I'm back from retreat. Kind of. Let's say I'm edging back. Officially, I'm not 'back' until tomorrow, but I put a hole in the proverbial dam yesterday when I answered an email from the bhikkhunis in California that I wanted to chime in on immediately, as it concerned me and some new duties I'm taking on. Once that was done, the hole just kept growing and emails have now been flowing as normal. But, I'm still being silent otherwise, still sticking with the meditation schedule and work schedule and the monastic precepts (no evening meal and no entertainment, primarily).

And, since I took the plunge last week and signed up for a formal jhana retreat at Bhavana next week (as opposed to the informal one I've been doing here), I will have a four-day turnaround before I hit the long road again early Sunday morning.

I found great humor during this week at how much my house has profited from the daily scheduled hour of work. My house is too small to require an hour to tidy up every day, so I had to find projects, things that would take time. This morning, I hauled everything out of the pantry and cleaned it thoroughly, then put it all back inside. Badly needed! There have been many of these projects, inside and out (I almost tamed the rosemary). That's a good thing!

The retreat was more than successful. It was intense and deep and hard work! So hard, in fact, that by Sunday I was drained, whupped, pooped, flogged. Done. That's when I started peeking at the internet again, reading but not answering email. The mind and body were just too tired to keep the work going. I'll do more of these, but I've learned a couple of things. One is not to use an electronic teacher, since that requires turning on the computer. The one I used is actually on a cd that I have, but it opens in a browser and has three talks per day, so it didn't make sense to turn the computer on and off three times a day. I just left it on -- and the temptation got me.

The second thing I learned was that next time I won't make it quite so long, since I really haven't been very effective these last few days while I was so drained.

Other than those minor things, it all went well.
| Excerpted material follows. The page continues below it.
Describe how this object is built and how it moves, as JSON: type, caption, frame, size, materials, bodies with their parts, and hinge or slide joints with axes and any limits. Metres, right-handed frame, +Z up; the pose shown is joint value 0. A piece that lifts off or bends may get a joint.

I didn't have any trouble keeping to the schedule (although I did blow off early morning meditation a couple of days when I was so tired and the body just wanted to sleep). All in all, I think I spent more time meditating during meditation periods than I normally do at a formal retreat.

The best thing about it all was silence. Outer silence that allowed the inner silence and peace to arise and take over. That was just too, too beautiful for words. And rather surprisingly, most of that disappeared when I began communicating and becoming involved in things again yesterday.

I really would make a good hermit. And I really do need silence, at least from time to time.

Sunday, July 7, 2013

Retreat time

Still wallowing in dampness here. Cool dampness. Forecast for the next week isn't a lot better, although instead of 100% chance of rain, it drops into lower percentages. Fortunately, it's been calm and steady rain -- no racking thunderstorms, big winds or downpours. It could be worse.

Everything is wet now. The dehumidifier is running a lot, and I'm emptying a lot of water from it. This old wooden house has just absorbed moisture and that won't go away until we have some sunshine and warm weather. It doesn't help that I've still opened the house up at night for fresh, cool air. Tonight, I'm going to leave the windows closed (a few are always open a bit), so I don't have to start all over with the drying out tomorrow.

Speaking of tomorrow, I'm going to take my own advice and turn this house into a meditation cave for the next 10 days or so, if I don't go stir crazy before then. I've spent the past few days prepping both the house and me, getting food in, cleaning, doing things a retreat center would do to prepare for a retreat, mostly. Fortunately, no packing or driving for me this time!

Now, I just have to see if I have the discipline to make this work. I think it's a toss up whether I will or not. I have a schedule to follow and no distractions. The computer will be off. I'll let you know when I emerge.